November 8, 2019   ·   0 Comments

By Brock Weir  

Council is eyeing a 2.9 per cent increase to the municipal portion of your tax bill each year through 2022.

The target figure has been released ahead of the start of talks surrounding the Town’s 2020 Operations Budget later this month.

Local lawmakers will consider this budget target at the Committee level this week and, if approved, this is the increase both department leads and Council members will shoot for once budget talks begin on November 18.

The 2.9 per cent target is the result of Council’s direction this past spring tasking staff with developing Aurora’s first multi-year operating budget for the next three fiscal years with an eye of reaching a tax rate increase equal to the rate of inflation for each of the year, plus a further 1 per cent earmarked to support the Town’s fiscal strategies and infrastructure, including top-ups to various reserve accounts.

“Staff’s recommended draft operating budgets for 2020, 2021 and 2022 result in a required tax levy increase of 2.9 per cent for the next three years, which is 0.1 per cent lower per year than the direction received by Council,” said Jason Gaertner, Manager of Financial Management, for the Town of Aurora in his report to Council. “The Town has adopted a multi-year budgeting framework where Council approves the first year’s budget of its term and receives an accompanying forecast of the next three budgets. In the second year of its term, Council will approve a three-year operating budget, including all related tax impacts.

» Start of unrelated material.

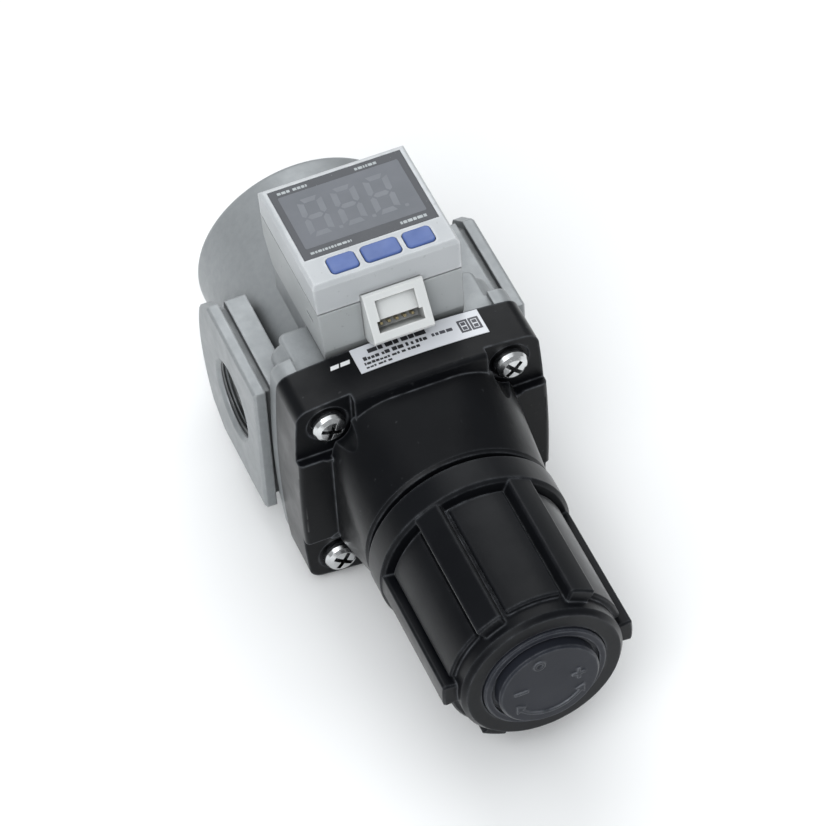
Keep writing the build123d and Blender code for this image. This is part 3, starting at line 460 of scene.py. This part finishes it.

“Using multi-year budgets and forecasts improves fiscal health and service delivery through better coordination of budgeting and strategic priorities; greater certainty for departments in managing expenditures and service levels; improved fiscal discipline of the organization; streamlined budget reviews that focus on key changes in assumptions and the reasons driving such changes; allowing staff to develop budgets with fixed targets in place, allowing early response to circumstances and budget constraints of such targets; reduces uncertainty about future year tax levies; [and] provides longer-term outlook to outside organizations that rely upon the Town for a share of their funding, which enables them to plan and deliver their programs more effectively.”

Some of the issues and tax pressures addressed through this multiyear forecasting, he added, include cost of living adjustments for existing municipal staff, the Town’s share of growth for the Central York Fire Services, a cost shared with the Town of Newmarket, and new staffing requirements at the Town level.

This budget, however, does not include any further costs that might be related to the development of Library Square and the operations of the Aurora Cultural Centre.

“Together, Council and staff are in the process of refining the final design and requirements related to the construction of a new community hub, currently referred to as Library Square,” said Mr. Gaertner. “The planned Library Square work includes many dimensions [including] an addition to the Church Street School, a new outdoor square, [a] pedestrian bridge linking the new addition and the Library, a new parking configuration, and a new library vestibule, program rooms and Yonge Street entrance.

“The total required investment for this project is presently estimated to be $47.9 million. The Town’s proposed investment strategy for this project includes the use of debt as a source of funding. The Town’s debt tolerance for this project was defined as the debt principle cannot exceed a point where its annual carrying costs exceed an equivalent value to a 1 per cent tax rate increase being $484,700 in 2020. The investment strategy for this project plans to use the maximum defined debt threshold. The debt is expected to be required in late 2021 or early 2022. This provides the Town time to phase in the annual carrying costs, principal and interest of this debt. It is recommended that this new debt’s annual cost equivalent of a 1 per cent tax increase be phased in over 2020 and 2021 in two equal tax rate increases of 0.5 per cent.”

The Aurora Cultural Centre (ACC) has identified further operating pressures over the next three years totalling $107,400 due to base salary funding catch-up and rental income losses due to the tenants of the Church Street School having to vacate the building during the construction of Library Square.

“The Town has budgeted inflationary increases of $8,300, $8,500 and $8,700 for 2020 to 2022 respectively,” said Mr. Gaertner. “Once these available amounts have been applied to the pressures, the net remaining ACC funding requirements become $58,700, $10,500, and $12,800 for the next three years. Staff recommend that each of these net remaining pressures be funded out of existing Library Square operating budget funding that is included in staff’s recommended draft budget, thus avoiding the need for any further incremental tax rate increases. If Council does not support staff’s recommendations in this regard, a further tax increase in addition to the identified 2.9 per cent per year would be necessary.”